De aquella entrevista conservo nítidamente en mis recuerdos sus comentarios, y eso es justamente lo que hago al transcribirlos. No pudo ella establecer la fecha de aquel episodio ni el momento preciso en que estuvo en Venezuela.
En 1964 se estrenó la película Lujuria
Tropical,
llegó a las carteleras de los cines
comenzando el año, según anotaciones de la época, fue todo un éxito taquillero.
El filme es una coproducción argentino-venezolana rodada en el oriente de
Venezuela, en una paradisiaca playa emplazada en las costas del mar Caribe de
nombre playa Colorada, una verdadera incitación al pecado por la calidez de sus
aguas y un paisaje estimulante. Allí estuvo Hilda Isabel
Gorrindo Sarli (Isabel Sarli) junto al resto del elenco de la producción
cinematográfica, y naturalmente, su director y guionista Armando Bo –que aquí,
de acuerdo con la chispa caribeña para referirnos a situaciones como estas, diríamos
sobre él: “que era el novio de la madrina, cuarto bate y dueño del equipo”–.

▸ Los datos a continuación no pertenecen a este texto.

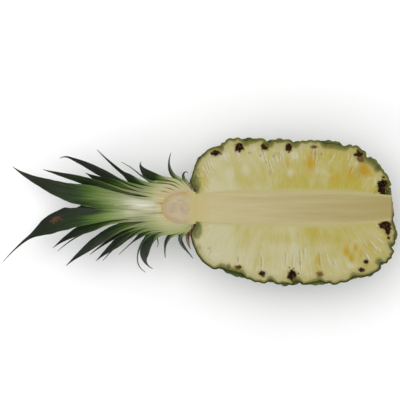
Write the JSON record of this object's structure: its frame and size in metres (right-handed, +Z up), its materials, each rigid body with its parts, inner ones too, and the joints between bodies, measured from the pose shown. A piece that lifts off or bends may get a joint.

Es probable que, en la oportunidad del rodaje, la actriz
haya visitado a Cabimas, o, más tarde, durante el estreno, en enero de 1964, y
fue entonces, cuando ocurrió el episodio contado por ella ya de manera graciosa
en América TV.
El caso es que de esa visita apenas queda el recuerdo, una luz viajando huérfana entre el sueño y la realidad.